A number of new records have been set by Premier League teams during yet another stunning summer transfer window.
Manchester United’s £82 million deal to bring Ajax winger Antony to Old Trafford is now the most expensive deadline day transfer ever.
In addition to that, the Premier League set a new spending record of around £1.9 billion, blitzing the previous record of £1.4 billion, which was set back in 2017.
Nine out of the 20 Premier League sides spent above £100 million on new players this summer, with Nottingham Forest setting a new record of signing the most players in one summer window after they brought in 21 new faces.
Chelsea were the biggest spenders in the window after they splashed out over £250 million on new players such as Raheem Sterling, Kalidou Koulibaly and Pierre Emerick Aubameyang.
United closely followed with a total spending of around £214 million which saw Erik ten Hag bring in players including Casemiro and Antony.
The rest of European football’s spending is tiny compared to the top flight of English football.
Premier League teams spent more than La Liga, Serie A and the Bundesliga combined.
With such huge spendings, this has led fans to think the Premier League has become the new Super League.
A fan said on Twitter: “Premier League mid table club Wolves spent nearly double the amount as European Champions Real Madrid but but Super League bad.”

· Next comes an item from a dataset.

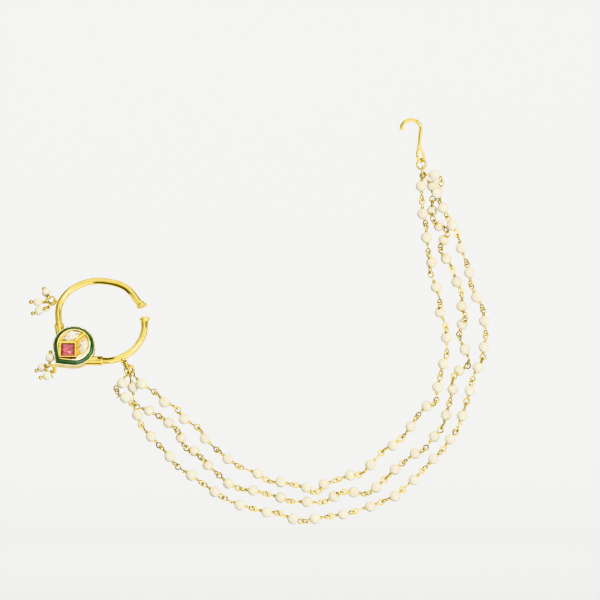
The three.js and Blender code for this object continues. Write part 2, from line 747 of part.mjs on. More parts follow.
// The hook: a bend of nearly half a turn, a straight shank and a long wire eye
function hairHook() {
  const eyeFoot = linkedReach(hookRingRadius, hookRingWire, 0, hookEyeWire);
  const foot = polar(hookRingCentre, eyeFoot, 90);
  const neck = foot.clone().add(new THREE.Vector3(-hookEyeShift, 0, hookEyeLength));
  const bendCentre = neck.clone().add(new THREE.Vector3(-hookShift, 0, hookDrop));
  const shares = Array.from({ length: hookSteps.arc + 1 }, (_, i) => i / hookSteps.arc);
  const shank = shares.map((share) => (
    polar(bendCentre, hookBend, THREE.MathUtils.lerp(hookArc.tip, hookArc.shank, share))
  ));
  shank.push(neck.clone().lerp(shank[shank.length - 1], shankEase), neck);
  const eyeSide = (sign) => {
    const points = hookEyeForm.map((row) => {
      const across = sign * row.wide * hookEyeWidth / 2;
      return foot.clone().lerp(neck, row.along).addScaledVector(level(hookEyeTurn), across);
    });
    return bentWire(points, hookEyeWire / 2, hookSides, hookSteps.eye);
  };
  const bend = bentWire(shank, hookWire / 2, hookSides, hookSteps.shank);
  return joined([bend, eyeSide(1), eyeSide(-1)]);
}

chain.add(piece('hair_hook', hairHook(), gold));

const group = new THREE.Group();
group.add(noseRing, chain);

export default group;
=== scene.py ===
from math import acos, asin, atan2, cos, degrees, pi, radians, sin, sqrt

import bmesh
import bpy
import numpy as np
from numpy.linalg import norm
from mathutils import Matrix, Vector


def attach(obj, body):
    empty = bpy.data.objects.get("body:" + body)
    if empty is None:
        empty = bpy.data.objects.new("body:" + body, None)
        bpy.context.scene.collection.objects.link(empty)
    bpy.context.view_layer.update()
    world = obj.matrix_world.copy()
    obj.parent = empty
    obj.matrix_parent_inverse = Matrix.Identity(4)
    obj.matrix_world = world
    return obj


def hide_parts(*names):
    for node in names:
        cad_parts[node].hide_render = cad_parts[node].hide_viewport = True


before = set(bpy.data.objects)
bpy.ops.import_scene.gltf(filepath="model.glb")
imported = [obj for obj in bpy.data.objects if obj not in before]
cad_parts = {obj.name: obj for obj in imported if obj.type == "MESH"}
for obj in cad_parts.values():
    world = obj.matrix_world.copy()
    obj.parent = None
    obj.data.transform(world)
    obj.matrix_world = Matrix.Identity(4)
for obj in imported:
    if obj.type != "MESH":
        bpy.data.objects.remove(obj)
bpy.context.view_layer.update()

# Sizes in millimetres, the same as in the solids; angles in degrees, from the right upwards
MM = 0.001
HOOP_RADIUS = 16.5
HOOP_TUBE = 2.5
LEAN_BACK = 21.5
NOSTRIL_GAP = 4.9
GAP_DIRECTION = 12.3
PAD_DIAMETER = 3.9
PAD_LENGTH = 1.8
# Where the hoop's tube runs: angle, share of the hoop's radius
UPPER_FORM = [(57, 0.995), (90, 0.99), (110, 1.018), (122, 1.028), (134, 1.052), (147, 1.055),
              (157, 1.05), (168, 1.018), (187.2, 0.979)]
LOWER_FORM = [(-2, 0.995), (-14, 1.02), (-26, 1.03), (-39, 1.036), (-50, 1.028), (-67, 1.015),
              (-78, 1.0), (-88.8, 0.982)]
FERRULE_MOUTH = 3.75
FERRULE_SINK = 0.9
UPPER_FERRULE = {"mouth": (187.2, 0.979), "shoulder": 0.9, "case_angle": 138, "tail": 3.2}
LOWER_FERRULE = {"mouth": (271.2, 0.982), "shoulder": 0.4, "case_angle": -50.5, "tail": 3.3}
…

Another added: “This is why every mainstream media channel vehemently rejected super league proposals before it even reached the table. The premier league *IS* the Super League and they want to keep it that way.”
A third fan said: “Fun fact: Man United has given Ajax 167m euros in this window. Ajax total revenue last year was 125.16m euros. Premier League is Super League.”
Another fan said: “Say it with me everyone: The Premier League is the Super League.”
However, the vast spending by the Premier League has been labelled as not ‘cost of living proof’ amid the ongoing rise in the UK’s cost of living.
Tim Bridge, lead partner in Deloitte’s Sport Business Group said: “Whilst we talk about football being recession-proof, it won’t be cost of living proof by any stretch of the imagination.
“It’s going to be incredibly expensive for clubs and organisations to put matches on and to really work hard to keep attracting fans and keep ensuring that they have the opportunity to engage.”
He added: “We must step forward through this cost-of-living crisis and ensure that the football clubs continue to play what is a fantastic role above and beyond these headline numbers.”